With the third Max Payne game due in stores soon, the original is a perfect nominee. The retrospective narration is done over comic book panels and actual cut-scenes, and it’s spoken by James McCaffrey, who voices the gruff character Payne. The style continued in the sequel, Max Payne 2: The Fall of Max Payne. McCaffrey will return in the upcoming, long-awaited Max Payne 3.
Prince of Persia
The Prince of Persia games also have a reputation for using a retrospective narrative style. “Sit down, and I will tell you a tale like you have never heard,” says the Prince at the beginning of the first game, The Sands of Time. The young, then unnamed Prince was voiced by Yuri Lowenthal (recently the character Toby Nebbins in Catherine). Warrior Within introduced a hardened Prince, chased by the Dahaka, and the narration (and heavy metal soundtrack) reflected the change. Naturally, with each style or reincarnation of the character came a different sound and mood of voice actor.
God of War
Kratos is huge. He is as the game’s title says, but he’s also one of the biggest names in game franchises today. Once a servant of Ares, Kratos battled his way victoriously into Olympus, became a god and toppled gods, learned he is the son of Zeus, and traveled to the underworld and back. He’s covered a lot of ground. His epic journey, if there ever was one deserving of the word, is narrated by Gaia, the mother of the Titans. She’s voiced by Linda Hunt.
The first Mafia game, The City of Lost Heaven, is narrated by former taxi driver Tommy Angelo (actor Michael Sorvino), who inadvertently becomes involved in a life of organized crime with the Salieri family. Mafia II operates in the same vein, this time passing the microphone over to Vito Scaletta (actor Rick Pasqualone) so he can tell the story. It seems like retrospective storytelling is the easiest set-up for voiced narration—the game starts with Scaletta reminiscing over a family photo album.
Sam & Max: The Devil’s Playhouse
The narrator in this series of the episodic Sam & Max games is just that: He’s simply called the Narrator. He’s drolly voiced by Andrew Chaikin, who comments on the game’s events and addresses the player directly. Dressed in a suit with a red rose tucked into the front, the Narrator also aids the player with instructions and advice.
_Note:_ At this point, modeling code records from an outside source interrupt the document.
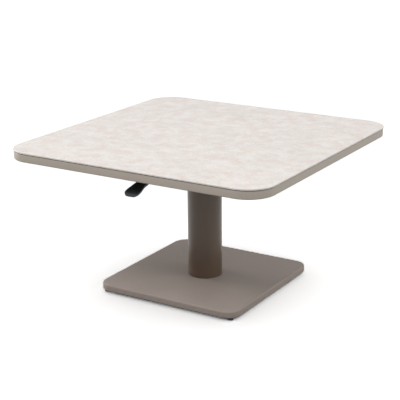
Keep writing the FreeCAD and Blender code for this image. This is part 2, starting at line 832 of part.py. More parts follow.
# ---------------------------------------------------------------------------------------------
# Release head, valve pin and hand lever
# ---------------------------------------------------------------------------------------------
def make_release_head():
    """Cast head that plugs the inner column and holds the lever over the valve pin."""
    body = new_body("release_head")
    profile = new_sketch(body, "profile", "XZ_Plane")
    bore = "rod_radius + screw_clearance"
    spigot = "inner_bore - screw_clearance"
    add_polygon(profile, [
        (bore, "spigot_bottom"),
        (spigot, "spigot_bottom"),
        (spigot, "head_bottom"),
        ("head_radius", "head_bottom"),
        ("head_radius", "head_top"),
        ("cavity_radius", "head_top"),
        ("cavity_radius", "cavity_floor"),
        (bore, "cavity_floor"),
    ])
    revolve(body, profile)
    rim_radius = value("head_radius")
    chamfer(body, "head_chamfer", lambda edge: (
        lies_at("head_bottom")(edge) and abs(edge.BoundBox.XMax - rim_radius) < 1e-3))
    slot = new_sketch(body, "lever_slot", level="head_top")
    half = "lever_slot / 2"
    add_rectangle(slot, f"-1 * {half}", half, "-1 * head_radius - pin_gap", "0")
    pocket(body, slot, "head_top - arm_level + arm_half + pin_gap")
    well = new_sketch(body, "nose_well", level="head_top")
    add_rectangle(well, f"-1 * {half}", half, "-1 * pivot_offset", "0")
    pocket(body, well, "cavity_depth")
    pivot = new_sketch(body, "pivot_hole", "YZ_Plane")
    add_circle(pivot, "pivot_radius + screw_clearance", "-1 * pivot_offset", "arm_level")
    pocket(body, pivot, "2 * head_radius", midplane=True)
    holes = new_sketch(body, "screw_holes", level="head_top")
    add_circle(holes, "medium_screw_radius + screw_clearance", "0", "head_screw_circle")
    repeat(body, pocket(body, holes), "head_screw_count")
    clamp = new_sketch(body, "clamp_hole", "YZ_Plane", "flute_floor - clamp_screw_depth")
    add_circle(clamp, "set_screw_radius + screw_clearance", "0", "head_bottom - clamp_screw_drop")
    repeat(body, pocket(body, clamp, "clamp_screw_depth", upward=True), "flute_count")
    places = round_circle("head_screw_circle", "head_screw_count", "90")
    length = "head_flange + mount_plate_thickness"
    group("head_screws", [
        screw(f"head_screw_{number}", "medium", "head_bottom", length, x, y)
        for number, (x, y) in enumerate(places)
    ])


def make_release_pin():
    """Round-nosed valve pin that slides in the end of the gas spring's rod."""
    shank = cylinder("pin_shank", "pin_radius", "pin_top - pin_bottom - pin_radius",
                     z="pin_bottom")
    nose = doc.addObject("Part::Sphere", "pin_nose")
    bind(nose, "Radius", "pin_radius")
    place(nose, z="pin_top - pin_radius")
    item = doc.addObject("Part::Fuse", "release_pin")
    item.Label = "release_pin"
    item.Base = shank
    item.Tool = nose
    parts.append(item)


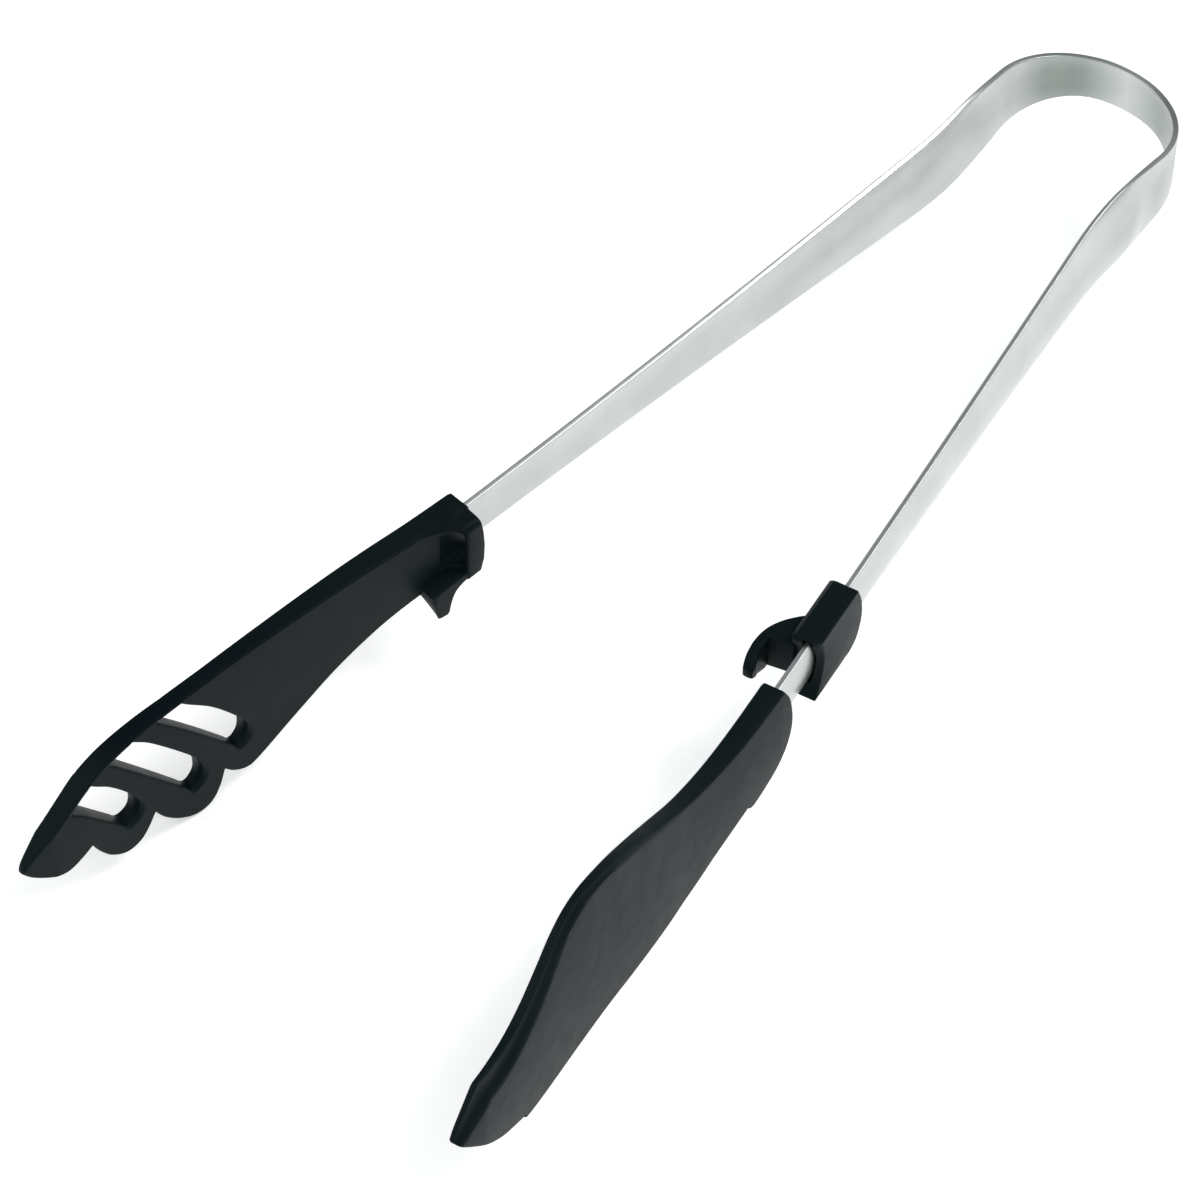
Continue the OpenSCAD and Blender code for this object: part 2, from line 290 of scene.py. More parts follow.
def within(points, loops):
    """Which points lie inside the outline, the first loop, and outside its holes, the others."""
    hit = inside(points, loops[0])
    for hole in loops[1:]:
        hit &= ~inside(points, hole)
    return hit


def distance(points, line):
    """Each point's distance from the open line."""
    best = np.full(len(points), FAR)
    ends = np.array(line, float)
    for p, q in zip(ends[:-1], ends[1:]):
        d = q - p
        t = np.clip(((points - p) @ d) / max(float(d @ d), TINY), 0, 1)
        best = np.minimum(best, np.linalg.norm(points - (p + t[:, None] * d), axis=1))
    return best


def nearest(points, loops):
    """Each point's distance from the nearest of the closed loops, or FAR where there are none."""
    return np.min([np.full(len(points), FAR)] + [distance(points, loop + loop[:1]) for loop in loops], axis=0)


def away(s, z, line):
    """The distance from the open line of each place (s, z)."""
    return distance(np.stack([s, z], 1), line)


def at_each(radius, a, b):
    """An edge's radius at each place, from a plain number or a function of the place."""
    return radius(a, b) if callable(radius) else np.full(np.shape(a), float(radius))


def rounding(d, radius):
    """How far an edge of this radius falls at the distance d from it."""
    radius = np.maximum(radius, TINY)
    x = np.clip(radius - d, 0, radius)
    return radius - np.sqrt(radius * radius - x * x)


def inset_rings(loops, radii, rows):
    """Points set in from every loop, close together where its softened edge curves, and at the given rows."""
    rings = []
    for loop, (low_r, high_r) in zip(loops, radii):
        at = np.array(loop)
        along = np.roll(at, -1, 0) - np.roll(at, 1, 0)
        along /= np.maximum(np.linalg.norm(along, axis=1)[:, None], TINY)
        inward = np.stack([-along[:, 1], along[:, 0]], 1)
        radius = np.maximum(at_each(low_r, *at.T), at_each(high_r, *at.T))
        for offset in [radius * share for share in RING_SHARES] + [0 * radius + row for row in rows]:
            ring = at + inward * offset[:, None]
            rings.append(ring[within(ring, loops) & (nearest(ring, loops) > offset * RING_CLEAR)])
    return np.concatenate(rings)


def filling(loops, placed, spacing):
    """A staggered grid of points over the plate, clear of its edges and of the points placed before."""
    (left, low), (right, high) = np.min(loops[0], axis=0), np.max(loops[0], axis=0)
    a, b = np.meshgrid(np.arange(left, right, spacing), np.arange(low, high, spacing * ROW_SHARE))
    a[1::2] += spacing / 2
    grid = np.stack([a.ravel(), b.ravel()], 1)
    grid = grid[within(grid, loops)]
    gap = np.array([np.min(np.linalg.norm(placed - p, axis=1)) for p in grid])
    return grid[(nearest(grid, loops) > GRID_CLEAR) & (gap > GRID_GAP * spacing)]


def triangulate(loops, others):
    """The plate's points and its triangles, all turning left."""
    borders, points = [], []
    for loop in loops:
        first, count = len(points), len(loop)
        borders += [(first + i, first + (i + 1) % count) for i in range(count)]
        points += loop
    everything = [Vector(p) for p in np.concatenate([points, *others])]
    at, _, found, _, _, _ = delaunay_2d_cdt(everything, borders, [], 0, TRIANGLE_GAP)
    at, tri = np.array([tuple(v) for v in at]), np.array(found)
    tri = tri[within(at[tri].mean(1), loops)]
    p, q, r = at[tri[:, 0]], at[tri[:, 1]], at[tri[:, 2]]
    turn = (q[:, 0] - p[:, 0]) * (r[:, 1] - p[:, 1]) - (q[:, 1] - p[:, 1]) * (r[:, 0] - p[:, 0])
    tri[turn < 0] = tri[turn < 0][:, ::-1]
    return at, tri


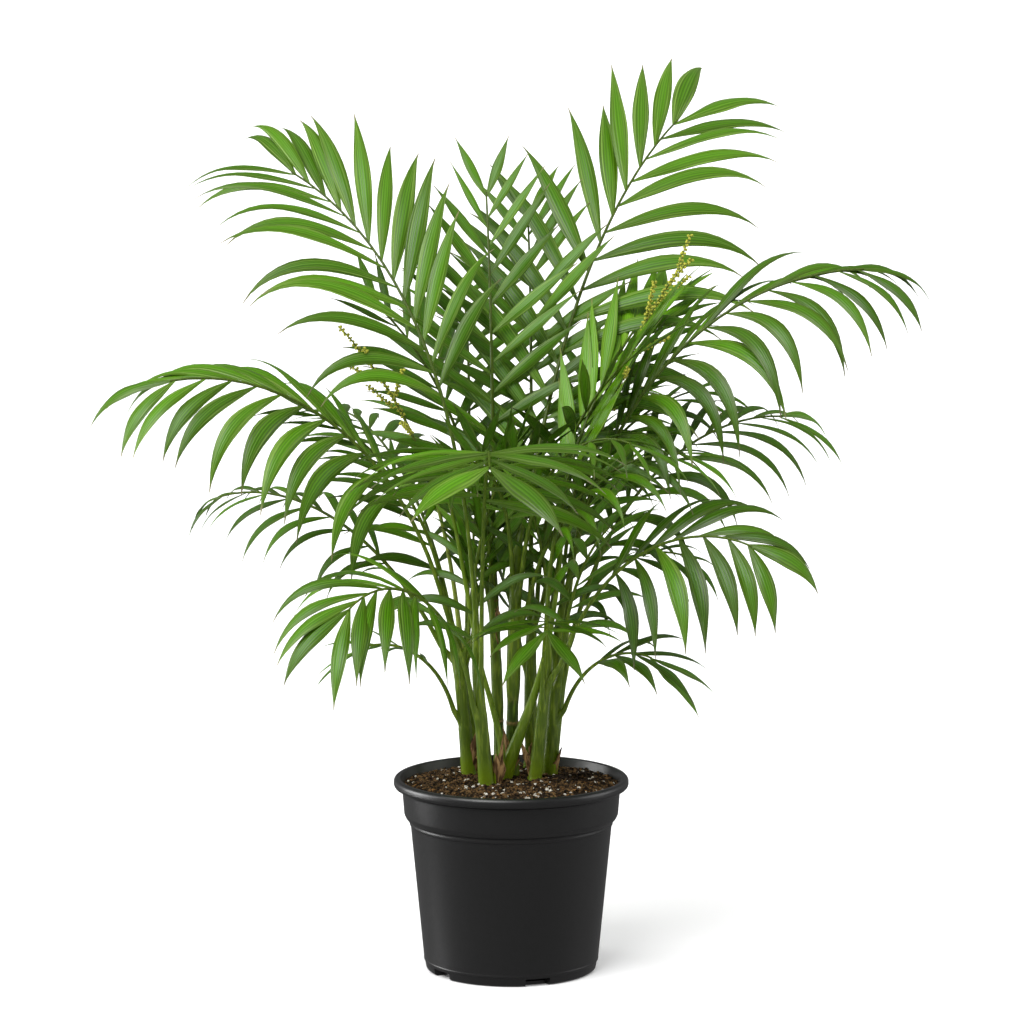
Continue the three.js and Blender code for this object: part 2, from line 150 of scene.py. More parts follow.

Dear Esther is a first-person ghost story that focuses not on gameplay, but rather the mystery of the island and your place there. Originally created by Dan Pinchbeck at the University of Portsmouth as part of a project, the game consists of letters, read aloud and addressed to a woman named Esther. Nigel Carrington provides all voice work as the unidentified narrator. The game is currently being remade for commercial release.
In Portal, considered one of the most inventive games of 2007, GLaDOS (Genetic Lifeform and Disk Operating System) acts as an instructional narrator, guiding the player along and teaching him the essentials of gameplay. Ellen McLain voices the corrupted artificial intelligence, who means to dispose of the protagonist Chell. It’s just another case of a robotic entity gone horribly wrong.
Anything with Patrick Stewart
Patrick Stewart does a lot of voice work in video games nowadays, especially in fantasy games like Oblivion and Castlevania: Lords of Shadow (he played the narrator slash character of Zobek). He’s also a narrator in Lego Universe and the voice of his television and movie personas, Jean-Luc Picard and Professor Xavier, in various video game adaptations, not to mention a myriad other roles. Given his talent and recognition as an actor, what game wouldn’t be made better with Stewart in its cast?